Harvey scrapes month-old bird shirt off the hood of my car with his thumb.
“A lot of these people out here on the streets, they out here because they wanna be. They gotta get sick and tired of being sick and tired. That’s the only way. No institution, jail, or death is gonna stop them until they make up their own mind. You can help the homeless all you want, but if they ain’t gonna help themselves… well, you lead the horse to the water but you can’t make him drink. If you try, he’s gonna kick the shit outta you.”
Harvey talks about seeing the negative of the negative on the street. “You at the lost stop when you get that low. And the way I see it, you gots two options: you either gotta get up or say, ‘this is how I’m goin out.'”
Harvey wants to be clear it was not just the drugs and the wrong crowd that lead him to the streets. It took a lot of bad decisions to get there. Including his marriage. “I was married one time. Caught a man in my bed. I only knew her for six months, my wife. I didn’t really want to marry her. But I was infatuated. Caught up. She was young.
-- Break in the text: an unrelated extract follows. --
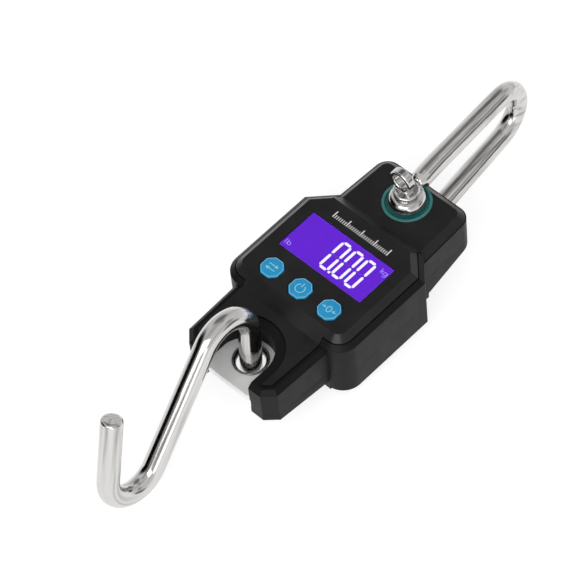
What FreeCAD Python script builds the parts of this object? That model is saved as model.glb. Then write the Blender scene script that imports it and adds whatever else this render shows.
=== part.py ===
"""Digital hanging scale: a plastic-cased load cell with a bow shackle above it and an S-hook below it.

The scale lies on its back.  Origin: the centre of the display block's rear face.
+X runs along the reading direction, +Y towards the shackle, +Z out of the display.  Millimetres.
"""
import FreeCAD, Part
import math
import os

import Sketcher

# ---------------------------------------------------------------- driving dimensions
DIMENSIONS = {
    # display block
    "block_width": 63.0,
    "block_length": 56.2,
    "block_depth": 31.6,
    "wall": 2.2,
    "parting_height": 11.6,
    "rim_top": 28.7,
    "rim_width": 2.1,
    "cover_foot": 29.0,
    "cover_skirt": 1.7,
    "cover_gap": 0.4,
    "top_chamfer": 9.5,
    "bottom_corner": 8.5,
    "rear_edge": 1.2,
    "cavity_floor": 2.2,
    "face_thickness": 2.4,
    "bridge_half_width": 20.2,
    "bridge_reach": 6.0,
    # upper neck, which carries the shackle pin
    "neck_root": 23.5,
    "neck_tip": 22.4,
    "neck_end": 55.4,
    "neck_corner": 6.0,
    "neck_shoulder": 23.6,
    "neck_bevel": 3.0,
    "neck_rear_root": 2.4,
    "neck_rear_tip": 8.4,
    "pad_height": 6.0,
    "pad_radius": 11.5,
    "rib_half_width": 10.8,
    "lower_rib_end": 33.5,
    # lower neck with its two arms and the notch between them
    "arm_root": 24.0,
    "arm_tip": 23.2,
    "arm_end": 58.6,
    "arm_corner": 4.6,
    "arm_rim": 26.0,
    "arm_bevel": 1.9,
    "arm_seat": 1.4,
    "arm_rear_root": 5.8,
    "arm_rear_tip": 8.4,
    "notch_radius": 12.4,
    "notch_centre": 48.6,
    "cover_lip": 4.0,
    "cover_inset": 3.7,
    # display and keys
    "display_centre": 3.4,
    "display_width": 42.5,
    "display_height": 19.8,
    "lens_thickness": 2.0,
    "lens_flange": 1.1,
    "lens_border": 0.9,
    "key_row": 16.4,
    "key_pitch": 14.9,
    "key_width": 9.0,
    "key_cut": 2.5,
    "key_gap": 0.2,
    "key_flange": 1.1,
    "key_plunger": 2.2,
    "key_proud": 0.5,
    "key_travel": 0.6,
    # load cell
    "cell_base": 13.0,
    "cell_plate": 3.2,
    "cell_beam": 6.0,
    "cell_half_width": 12.5,
    "cell_top": 52.4,
    "cell_tip": 58.1,
    "cell_fit": 0.2,
    "tip_corner": 3.0,
    "beam_half_length": 22.0,
    "web_bore": 2.2,
    "web_pitch": 6.5,
    "cell_screw_x": 8.6,
    "cell_screw_y": 29.6,
    "cell_screw_radius": 1.2,
    "cell_screw_head": 2.2,
    "cell_screw_head_height": 1.6,
    "cell_screw_foot": 6.0,
    # shackle and pin
    "pin_centre": 42.8,
    "pin_radius": 4.0,
    "pin_fit": 0.1,
    "pin_recess": 0.3,
    "bush_radius": 10.0,
    "dish_radius": 8.7,
    "dish_depth": 1.6,
    "eye_radius": 7.7,
    "eye_thickness": 4.4,
    "eye_gap": 0.4,
    "eye_blend": 10.0,
    "bow_rod": 4.1,
    "bow_root_span": 29.4,
    "leg_straight": 18.0,
    "leg_easing": 60.0,
    "bow_span": 25.1,
    "bow_centre": 59.2,
    "bow_mid_height": 16.3,
    "collar_radius": 5.4,
    "collar_height": 3.2,
    "lug_radius": 5.2,
    "lug_height": 4.2,
    "lug_shift": 1.6,
    "lug_thickness": 3.6,
    "lug_hole": 3.4,
    "lug_round": 0.7,
    "shackle_turn": 5.2,
    # hook and its eyelet
    "eyelet_centre": 45.3,
    "eyelet_radius": 6.65,
    "eyelet_bore": 5.9,
    "eyelet_flange": 7.3,
    "eyelet_flange_height": 0.5,
    "eyelet_fit": 0.05,
    "hook_rod": 4.4,
    "hook_bend": 12.4,
    "hook_neck": 16.5,
    "hook_tail": 8.0,
    "hook_shank": 50.7,
    "hook_tip": 29.6,
    "crown_turn": 144.5,
    "throat_turn": 153.4,
    "hook_lean": 10.2,
    "hook_roll": 6.2,
    "rod_end_round": 1.4,
    # batteries and their door
    "battery_radius": 5.1,
    "battery_length": 44.5,
    "battery_pitch": 10.6,
    "battery_height": 6.9,
    "tray_half_width": 16.3,
    "tray_wall": 1.6,
    "tray_end": 25.4,
    "tray_roof": 12.1,
    "tray_top": 12.8,
    "tray_room": 0.3,
    "plate_thickness": 0.4,
    "spring_radius": 3.0,
    "spring_wire": 0.35,
    "door_half_width": 18.5,
    "door_end": 24.6,
    "door_thickness": 1.4,
    "door_recess": 0.2,
    "door_gap": 0.2,
    "door_tongue": 1.0,
    "tongue_height": 0.75,
    "tongue_thickness": 0.55,
    # electronics
    "board_height": 20.6,
    "board_thickness": 1.6,
    "board_half_width": 21.5,
    "board_half_length": 23.0,
    "wing_half_width": 27.4,
    "board_screw_x": 25.0,
    "board_screw_low": 9.0,
    "board_screw_high": 5.0,
    "board_screw": 0.9,
    "board_post": 2.0,
    "switch_height": 4.3,
    "glass_thickness": 1.1,
    "glass_margin": 1.6,
    "backlight_thickness": 3.2,
    # housing screws
    "screw_radius": 1.4,
    "screw_head": 2.6,
    "screw_sink": 2.6,
    "screw_tip": 19.5,
    "screw_post": 2.9,
    "screw_x": 25.8,
    "screw_y": 18.2,
    "screw_shift": 3.6,
}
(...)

Nineteen. I was twenty-four. Her father was a gangster out of New Orleans. I was scared. I had no game. She had better game.” Harvey hooks the spray bottle back to his belt, puts his thumb through a loop. “She was bad from the beginning to the end. I came home one afternoon, she had a negligé on. Nothing else. Then there’s this guy in my bed. Wearing shorts and nothing else. Smoking a joint. I said, ‘You know we got a pile of guns in this house, don’t you? But I’m gonna give you the benefit of the doubt. Because you see, this ain’t your home. Which means my wife here, it’s only obvious she had to let you in. Now I recommend it’s time for both of you to leave.’ I shook his hand, changed my clothes, and left before he did. Never did go back. And eventually found my way to the streets from there.”
When he filed for divorce, his lawyer asked why he didn’t just kill them both and plead insanity.
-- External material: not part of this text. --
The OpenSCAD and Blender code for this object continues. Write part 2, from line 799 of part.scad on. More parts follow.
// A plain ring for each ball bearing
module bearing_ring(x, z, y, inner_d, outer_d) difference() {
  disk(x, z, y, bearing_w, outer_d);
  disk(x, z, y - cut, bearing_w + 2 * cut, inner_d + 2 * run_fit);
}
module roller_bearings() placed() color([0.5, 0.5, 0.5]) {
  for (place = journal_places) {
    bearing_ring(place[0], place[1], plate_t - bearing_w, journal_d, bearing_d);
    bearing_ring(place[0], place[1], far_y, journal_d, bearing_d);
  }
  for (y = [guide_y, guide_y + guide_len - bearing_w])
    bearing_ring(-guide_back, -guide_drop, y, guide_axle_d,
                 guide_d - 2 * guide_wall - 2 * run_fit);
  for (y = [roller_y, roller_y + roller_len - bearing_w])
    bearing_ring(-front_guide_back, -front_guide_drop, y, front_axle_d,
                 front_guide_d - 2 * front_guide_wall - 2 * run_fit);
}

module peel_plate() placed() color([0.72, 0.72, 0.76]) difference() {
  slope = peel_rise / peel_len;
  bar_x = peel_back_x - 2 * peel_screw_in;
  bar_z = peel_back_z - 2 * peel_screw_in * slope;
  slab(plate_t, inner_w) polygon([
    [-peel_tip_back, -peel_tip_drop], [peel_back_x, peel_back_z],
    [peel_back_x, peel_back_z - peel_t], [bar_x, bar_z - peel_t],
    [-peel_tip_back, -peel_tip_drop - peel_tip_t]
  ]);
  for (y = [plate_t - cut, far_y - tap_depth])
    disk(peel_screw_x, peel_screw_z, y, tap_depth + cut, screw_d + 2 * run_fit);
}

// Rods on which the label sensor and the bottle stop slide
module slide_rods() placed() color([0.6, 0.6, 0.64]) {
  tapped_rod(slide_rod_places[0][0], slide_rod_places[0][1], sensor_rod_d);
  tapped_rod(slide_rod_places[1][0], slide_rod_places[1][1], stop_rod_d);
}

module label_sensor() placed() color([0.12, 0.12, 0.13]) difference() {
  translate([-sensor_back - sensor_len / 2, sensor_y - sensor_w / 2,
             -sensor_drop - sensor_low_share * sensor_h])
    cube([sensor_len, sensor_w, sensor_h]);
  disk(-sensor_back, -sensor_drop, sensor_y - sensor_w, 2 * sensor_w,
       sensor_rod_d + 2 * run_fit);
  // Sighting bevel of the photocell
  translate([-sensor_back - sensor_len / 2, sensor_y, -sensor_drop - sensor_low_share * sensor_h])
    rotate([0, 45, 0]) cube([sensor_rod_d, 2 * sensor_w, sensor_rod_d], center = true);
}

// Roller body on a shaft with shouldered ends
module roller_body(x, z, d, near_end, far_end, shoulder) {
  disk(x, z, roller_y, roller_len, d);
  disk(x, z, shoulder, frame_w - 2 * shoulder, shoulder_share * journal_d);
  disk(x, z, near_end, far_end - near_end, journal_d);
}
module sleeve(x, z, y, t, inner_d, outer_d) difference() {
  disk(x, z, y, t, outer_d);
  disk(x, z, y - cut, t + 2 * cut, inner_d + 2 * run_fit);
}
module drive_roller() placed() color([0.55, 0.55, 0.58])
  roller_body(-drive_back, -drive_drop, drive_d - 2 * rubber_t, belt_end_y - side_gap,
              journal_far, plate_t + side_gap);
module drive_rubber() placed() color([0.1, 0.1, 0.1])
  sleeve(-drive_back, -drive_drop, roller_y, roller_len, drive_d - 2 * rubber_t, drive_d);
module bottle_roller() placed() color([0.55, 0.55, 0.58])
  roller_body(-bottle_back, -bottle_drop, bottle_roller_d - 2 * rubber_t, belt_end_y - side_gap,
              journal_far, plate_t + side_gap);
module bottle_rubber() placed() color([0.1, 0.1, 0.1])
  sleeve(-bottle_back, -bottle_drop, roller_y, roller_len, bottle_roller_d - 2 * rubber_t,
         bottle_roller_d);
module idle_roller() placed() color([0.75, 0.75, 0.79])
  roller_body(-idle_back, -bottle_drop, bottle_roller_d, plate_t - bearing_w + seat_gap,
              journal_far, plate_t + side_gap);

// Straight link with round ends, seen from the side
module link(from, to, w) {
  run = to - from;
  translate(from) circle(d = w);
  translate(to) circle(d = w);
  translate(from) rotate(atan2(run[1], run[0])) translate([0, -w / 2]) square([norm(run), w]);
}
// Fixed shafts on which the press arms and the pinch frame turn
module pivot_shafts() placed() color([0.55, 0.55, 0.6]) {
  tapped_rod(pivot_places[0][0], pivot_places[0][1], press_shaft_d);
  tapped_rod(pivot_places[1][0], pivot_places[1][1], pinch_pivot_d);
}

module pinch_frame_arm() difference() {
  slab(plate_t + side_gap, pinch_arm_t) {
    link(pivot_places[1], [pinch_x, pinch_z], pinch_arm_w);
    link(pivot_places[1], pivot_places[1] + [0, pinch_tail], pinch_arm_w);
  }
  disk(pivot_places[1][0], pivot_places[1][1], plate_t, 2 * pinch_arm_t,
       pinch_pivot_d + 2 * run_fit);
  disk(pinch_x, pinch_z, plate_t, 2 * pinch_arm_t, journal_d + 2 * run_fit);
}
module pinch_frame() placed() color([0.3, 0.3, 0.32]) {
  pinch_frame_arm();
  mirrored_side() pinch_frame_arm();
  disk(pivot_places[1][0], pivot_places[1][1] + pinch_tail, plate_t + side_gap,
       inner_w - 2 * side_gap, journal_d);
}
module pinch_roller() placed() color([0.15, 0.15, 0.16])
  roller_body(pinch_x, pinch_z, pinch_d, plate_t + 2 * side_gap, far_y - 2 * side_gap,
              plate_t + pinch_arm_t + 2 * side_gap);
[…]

“I said to him, ‘I’m just gonna let this one ride. She’s someone else’s problem now. I’m gonna do something better. I’m gonna get a divorce.’ I ain’t been married since. I don’t care how long it takes. You gotta learn each other from the inside. Understanding is the best thing in the world. And that comes with being open with each other.”
He wants me to know anyone can end up on the streets. He says no one chooses to end up there, but they do choose to stay.
Back on Santa Monica and Vine in the late 80’s, Harvey works at a down-out-joint called the Three of Clubs. In the back of the bar is a boxing gym. And above the boxing gym is a recording studio. “So I’m back there taking care of the cars, cleaning windows for everyone there. Everyone there has money. And the guys in the recording studio, they heard me sing. Cause I sing when I clean cars. And Big D, he says, ‘Can you come up here to the studio?’ So they bust out the acoustic and they play and I’m singing, put some words to their music. They made money. Paid me $150 in cash. While they made millions, they were paying me scraps. So I started saying no. Not unless there’s a contract. Well, they never invited me back up to sing.”
In 2002, Harvey gets himself a bed at a homeless shelter downtown. The Union Rescue Mission. “Guy in the bed next to me, Big D. I couldn’t believe it. I said, ‘What happened?’ He said, ‘I was on that heroine.’ He was smart, intelligent. He lost everything.”
Harvey sighs, watches the bearded man in a skull cap and overcoat digging through the trashcan a few feet away.
“Skid Row is the last shot. They got help for you , but it’s a trap at the same time. Outside the shelters they got drugs and alcohol and hookers. Whatever you need. It’s designed for you to be down. I ain’t strong. So I don’t go downtown. It’s the last stop. Anything goes on Skid Row.”
He grabs my shoulder again. “I ain’t trying to do nothing wrong anymore. I already done enough wrong.” He laughs deep from with his guts. “If you ain’t with God,” he shouts, “where you gonna be? Hey, spell God backwards.”
“Dog! That’s right! There ain’t no in-between.”
We share a laugh.
I thank him for the windows. “This looks great. Let me see how much cash I’ve got…”
“I take credit card and check.” He winks.
I hand Harvey whatever cash is in my pocket. We shake. He thanks me for listening, for caring about his story.
“If I ever see you again,” he says, “and you don’t have no money, I’m gonna hook you up. Clean windows for life. I ain’t never forget a face or a car, and you ain’t never gonna have dirty windows again. Not as long as I’m around.”